------ DATASET EXCERPT ------
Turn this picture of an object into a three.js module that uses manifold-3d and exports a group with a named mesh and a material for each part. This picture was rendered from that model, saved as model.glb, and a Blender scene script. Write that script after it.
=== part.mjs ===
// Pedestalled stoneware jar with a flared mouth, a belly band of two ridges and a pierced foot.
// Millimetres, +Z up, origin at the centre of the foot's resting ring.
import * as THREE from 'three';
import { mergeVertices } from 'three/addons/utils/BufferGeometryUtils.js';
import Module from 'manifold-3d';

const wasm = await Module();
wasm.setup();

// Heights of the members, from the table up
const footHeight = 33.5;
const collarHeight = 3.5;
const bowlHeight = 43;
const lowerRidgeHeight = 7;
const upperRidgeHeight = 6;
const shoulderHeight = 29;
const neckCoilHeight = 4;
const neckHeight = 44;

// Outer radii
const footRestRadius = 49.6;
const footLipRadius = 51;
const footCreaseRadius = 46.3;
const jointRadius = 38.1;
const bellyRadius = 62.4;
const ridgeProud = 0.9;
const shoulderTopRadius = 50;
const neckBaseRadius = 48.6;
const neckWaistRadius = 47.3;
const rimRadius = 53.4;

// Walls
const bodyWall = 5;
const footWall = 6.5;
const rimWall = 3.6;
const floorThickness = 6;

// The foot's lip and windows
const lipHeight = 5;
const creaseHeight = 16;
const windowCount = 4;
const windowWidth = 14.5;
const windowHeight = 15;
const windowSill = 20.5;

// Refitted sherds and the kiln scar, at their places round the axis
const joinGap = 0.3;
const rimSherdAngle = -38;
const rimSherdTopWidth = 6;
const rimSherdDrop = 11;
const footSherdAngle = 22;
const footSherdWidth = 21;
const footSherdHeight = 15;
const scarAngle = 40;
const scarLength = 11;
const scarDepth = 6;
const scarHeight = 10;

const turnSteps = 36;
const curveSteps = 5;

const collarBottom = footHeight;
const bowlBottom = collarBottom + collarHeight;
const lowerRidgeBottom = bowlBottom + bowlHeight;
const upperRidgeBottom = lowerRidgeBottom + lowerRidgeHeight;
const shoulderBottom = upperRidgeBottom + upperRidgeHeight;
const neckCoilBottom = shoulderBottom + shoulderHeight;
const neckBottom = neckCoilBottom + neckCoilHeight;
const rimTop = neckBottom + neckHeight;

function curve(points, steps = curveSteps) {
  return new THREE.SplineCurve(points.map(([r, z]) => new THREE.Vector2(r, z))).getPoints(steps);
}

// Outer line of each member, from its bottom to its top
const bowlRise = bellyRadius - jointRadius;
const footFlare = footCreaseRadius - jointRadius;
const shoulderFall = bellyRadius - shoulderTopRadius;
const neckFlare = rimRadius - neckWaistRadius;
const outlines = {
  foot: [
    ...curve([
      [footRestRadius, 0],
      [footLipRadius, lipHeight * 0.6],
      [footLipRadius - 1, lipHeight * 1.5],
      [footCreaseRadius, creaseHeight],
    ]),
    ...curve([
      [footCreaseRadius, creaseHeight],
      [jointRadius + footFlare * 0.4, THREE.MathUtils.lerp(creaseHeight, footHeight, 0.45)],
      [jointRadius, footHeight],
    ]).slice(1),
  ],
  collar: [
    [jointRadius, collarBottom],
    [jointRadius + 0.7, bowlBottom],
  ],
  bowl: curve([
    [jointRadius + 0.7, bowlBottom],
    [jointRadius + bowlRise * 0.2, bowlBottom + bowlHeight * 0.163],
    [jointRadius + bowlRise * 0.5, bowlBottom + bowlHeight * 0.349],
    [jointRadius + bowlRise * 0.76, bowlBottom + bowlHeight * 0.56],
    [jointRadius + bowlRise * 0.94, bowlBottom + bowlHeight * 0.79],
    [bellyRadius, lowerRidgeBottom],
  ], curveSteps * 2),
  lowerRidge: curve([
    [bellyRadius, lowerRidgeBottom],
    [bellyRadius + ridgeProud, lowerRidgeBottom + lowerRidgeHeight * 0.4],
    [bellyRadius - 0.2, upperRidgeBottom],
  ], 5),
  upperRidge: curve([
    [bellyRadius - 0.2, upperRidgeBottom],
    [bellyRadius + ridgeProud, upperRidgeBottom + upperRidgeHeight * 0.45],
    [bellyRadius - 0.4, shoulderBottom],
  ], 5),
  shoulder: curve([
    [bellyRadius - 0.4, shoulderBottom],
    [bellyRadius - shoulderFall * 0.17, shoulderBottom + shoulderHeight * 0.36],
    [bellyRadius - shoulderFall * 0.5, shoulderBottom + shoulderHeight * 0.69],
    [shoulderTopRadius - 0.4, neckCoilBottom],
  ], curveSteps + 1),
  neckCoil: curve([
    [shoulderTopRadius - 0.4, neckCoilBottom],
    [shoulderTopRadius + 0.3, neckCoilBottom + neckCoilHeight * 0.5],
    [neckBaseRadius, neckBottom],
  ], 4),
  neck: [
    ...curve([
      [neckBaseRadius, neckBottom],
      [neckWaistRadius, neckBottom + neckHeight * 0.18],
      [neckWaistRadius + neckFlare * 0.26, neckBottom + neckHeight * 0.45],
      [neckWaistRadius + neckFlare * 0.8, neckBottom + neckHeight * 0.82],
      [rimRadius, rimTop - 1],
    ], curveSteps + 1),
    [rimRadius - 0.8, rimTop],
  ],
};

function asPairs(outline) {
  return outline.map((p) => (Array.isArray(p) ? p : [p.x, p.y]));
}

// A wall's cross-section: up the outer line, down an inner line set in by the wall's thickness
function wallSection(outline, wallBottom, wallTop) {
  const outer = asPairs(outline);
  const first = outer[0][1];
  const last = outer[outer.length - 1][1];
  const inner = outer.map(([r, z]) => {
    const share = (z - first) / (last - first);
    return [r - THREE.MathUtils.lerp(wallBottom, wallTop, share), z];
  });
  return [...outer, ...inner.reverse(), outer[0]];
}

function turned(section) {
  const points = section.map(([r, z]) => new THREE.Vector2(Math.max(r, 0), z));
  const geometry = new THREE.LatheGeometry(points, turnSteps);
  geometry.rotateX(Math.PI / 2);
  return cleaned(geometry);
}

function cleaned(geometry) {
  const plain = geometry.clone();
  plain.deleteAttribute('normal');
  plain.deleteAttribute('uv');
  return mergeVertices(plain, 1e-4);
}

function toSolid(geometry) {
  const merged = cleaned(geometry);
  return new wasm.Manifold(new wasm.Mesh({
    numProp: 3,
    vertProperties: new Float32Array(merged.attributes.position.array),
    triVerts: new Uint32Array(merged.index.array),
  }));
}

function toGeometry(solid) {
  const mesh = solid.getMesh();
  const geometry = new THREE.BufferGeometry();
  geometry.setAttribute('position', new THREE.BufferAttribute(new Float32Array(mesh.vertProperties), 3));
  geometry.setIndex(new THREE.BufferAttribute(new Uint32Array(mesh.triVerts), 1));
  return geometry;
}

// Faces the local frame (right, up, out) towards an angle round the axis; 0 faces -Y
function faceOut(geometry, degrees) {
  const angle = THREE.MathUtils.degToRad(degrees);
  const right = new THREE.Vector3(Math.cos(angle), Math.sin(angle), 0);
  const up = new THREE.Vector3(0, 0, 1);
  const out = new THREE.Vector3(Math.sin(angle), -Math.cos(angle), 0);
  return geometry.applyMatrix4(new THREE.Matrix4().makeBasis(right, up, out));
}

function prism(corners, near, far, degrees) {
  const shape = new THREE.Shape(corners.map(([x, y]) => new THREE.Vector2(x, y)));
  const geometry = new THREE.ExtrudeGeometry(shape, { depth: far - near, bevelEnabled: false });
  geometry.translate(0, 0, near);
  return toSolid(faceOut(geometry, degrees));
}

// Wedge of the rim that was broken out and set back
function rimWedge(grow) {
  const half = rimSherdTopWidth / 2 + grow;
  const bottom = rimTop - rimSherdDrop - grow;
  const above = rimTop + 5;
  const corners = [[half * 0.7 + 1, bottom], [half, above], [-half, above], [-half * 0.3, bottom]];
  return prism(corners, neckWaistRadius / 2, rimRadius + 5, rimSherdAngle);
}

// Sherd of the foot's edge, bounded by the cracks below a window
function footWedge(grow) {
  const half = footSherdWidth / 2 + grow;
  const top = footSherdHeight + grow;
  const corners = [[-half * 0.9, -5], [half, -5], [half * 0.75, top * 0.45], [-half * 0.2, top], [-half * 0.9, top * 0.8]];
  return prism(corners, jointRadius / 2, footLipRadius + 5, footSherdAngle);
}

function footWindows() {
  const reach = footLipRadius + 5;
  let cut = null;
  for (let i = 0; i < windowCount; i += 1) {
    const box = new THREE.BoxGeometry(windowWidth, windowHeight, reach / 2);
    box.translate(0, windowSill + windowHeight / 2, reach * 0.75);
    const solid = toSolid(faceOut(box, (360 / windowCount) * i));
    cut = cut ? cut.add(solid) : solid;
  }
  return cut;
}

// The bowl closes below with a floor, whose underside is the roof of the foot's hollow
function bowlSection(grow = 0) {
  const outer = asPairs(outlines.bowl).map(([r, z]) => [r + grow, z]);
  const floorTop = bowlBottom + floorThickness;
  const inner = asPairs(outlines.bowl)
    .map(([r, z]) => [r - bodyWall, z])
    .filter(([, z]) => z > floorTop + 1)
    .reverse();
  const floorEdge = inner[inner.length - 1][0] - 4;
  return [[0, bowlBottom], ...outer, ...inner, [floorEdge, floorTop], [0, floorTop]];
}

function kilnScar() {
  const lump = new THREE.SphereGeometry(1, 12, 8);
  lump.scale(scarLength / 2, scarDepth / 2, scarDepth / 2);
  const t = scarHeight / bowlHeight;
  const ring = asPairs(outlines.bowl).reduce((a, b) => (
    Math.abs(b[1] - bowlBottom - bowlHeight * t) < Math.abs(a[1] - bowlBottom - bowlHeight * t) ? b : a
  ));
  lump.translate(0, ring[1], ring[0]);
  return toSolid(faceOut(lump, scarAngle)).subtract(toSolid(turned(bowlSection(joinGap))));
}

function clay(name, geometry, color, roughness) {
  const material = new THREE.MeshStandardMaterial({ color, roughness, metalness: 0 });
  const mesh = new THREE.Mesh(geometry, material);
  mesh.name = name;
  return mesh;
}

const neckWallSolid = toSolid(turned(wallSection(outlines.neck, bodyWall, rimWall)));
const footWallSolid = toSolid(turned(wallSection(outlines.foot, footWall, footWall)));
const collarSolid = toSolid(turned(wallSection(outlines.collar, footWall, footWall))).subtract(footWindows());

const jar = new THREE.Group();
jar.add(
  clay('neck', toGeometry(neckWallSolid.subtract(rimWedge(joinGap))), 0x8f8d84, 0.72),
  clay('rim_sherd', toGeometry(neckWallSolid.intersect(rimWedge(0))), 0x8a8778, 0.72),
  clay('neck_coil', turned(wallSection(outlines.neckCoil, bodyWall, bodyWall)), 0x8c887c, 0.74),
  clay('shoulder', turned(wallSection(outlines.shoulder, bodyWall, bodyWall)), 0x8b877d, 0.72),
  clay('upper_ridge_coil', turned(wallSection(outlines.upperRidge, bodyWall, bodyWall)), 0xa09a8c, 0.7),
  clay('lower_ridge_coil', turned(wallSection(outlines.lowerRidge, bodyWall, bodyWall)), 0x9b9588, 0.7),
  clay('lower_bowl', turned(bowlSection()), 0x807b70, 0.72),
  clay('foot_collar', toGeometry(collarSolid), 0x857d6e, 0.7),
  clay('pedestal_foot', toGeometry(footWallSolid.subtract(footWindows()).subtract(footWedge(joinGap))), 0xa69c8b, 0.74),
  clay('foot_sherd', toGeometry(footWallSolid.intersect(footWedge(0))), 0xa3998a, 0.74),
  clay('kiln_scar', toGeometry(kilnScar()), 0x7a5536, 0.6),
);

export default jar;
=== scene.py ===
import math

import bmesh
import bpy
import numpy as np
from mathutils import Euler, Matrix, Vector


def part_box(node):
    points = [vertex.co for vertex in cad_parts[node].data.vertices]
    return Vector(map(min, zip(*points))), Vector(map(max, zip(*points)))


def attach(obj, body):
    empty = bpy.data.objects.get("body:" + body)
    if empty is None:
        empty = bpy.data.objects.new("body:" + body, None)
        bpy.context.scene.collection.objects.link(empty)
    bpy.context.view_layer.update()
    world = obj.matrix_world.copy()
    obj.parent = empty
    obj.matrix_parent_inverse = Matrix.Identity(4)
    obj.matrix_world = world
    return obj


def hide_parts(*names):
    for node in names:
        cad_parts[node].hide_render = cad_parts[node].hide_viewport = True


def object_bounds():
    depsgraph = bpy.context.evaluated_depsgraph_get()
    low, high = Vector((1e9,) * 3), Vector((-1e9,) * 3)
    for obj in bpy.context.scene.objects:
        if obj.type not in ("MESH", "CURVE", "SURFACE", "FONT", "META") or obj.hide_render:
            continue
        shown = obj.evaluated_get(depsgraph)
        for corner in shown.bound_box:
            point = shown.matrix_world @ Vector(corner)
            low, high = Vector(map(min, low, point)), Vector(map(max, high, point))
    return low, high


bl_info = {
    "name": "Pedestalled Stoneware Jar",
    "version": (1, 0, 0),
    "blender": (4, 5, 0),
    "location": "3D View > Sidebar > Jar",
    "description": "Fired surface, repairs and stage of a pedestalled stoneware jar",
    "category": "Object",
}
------
# [AIM OF THE EXERCISE]
Write out exactly the lines starting with the one that holds "for corner in" and running through the last line above.

# [TASK SOLUTION]
        for corner in shown.bound_box:
            point = shown.matrix_world @ Vector(corner)
            low, high = Vector(map(min, low, point)), Vector(map(max, high, point))
    return low, high


bl_info = {
    "name": "Pedestalled Stoneware Jar",
    "version": (1, 0, 0),
    "blender": (4, 5, 0),
    "location": "3D View > Sidebar > Jar",
    "description": "Fired surface, repairs and stage of a pedestalled stoneware jar",
    "category": "Object",
}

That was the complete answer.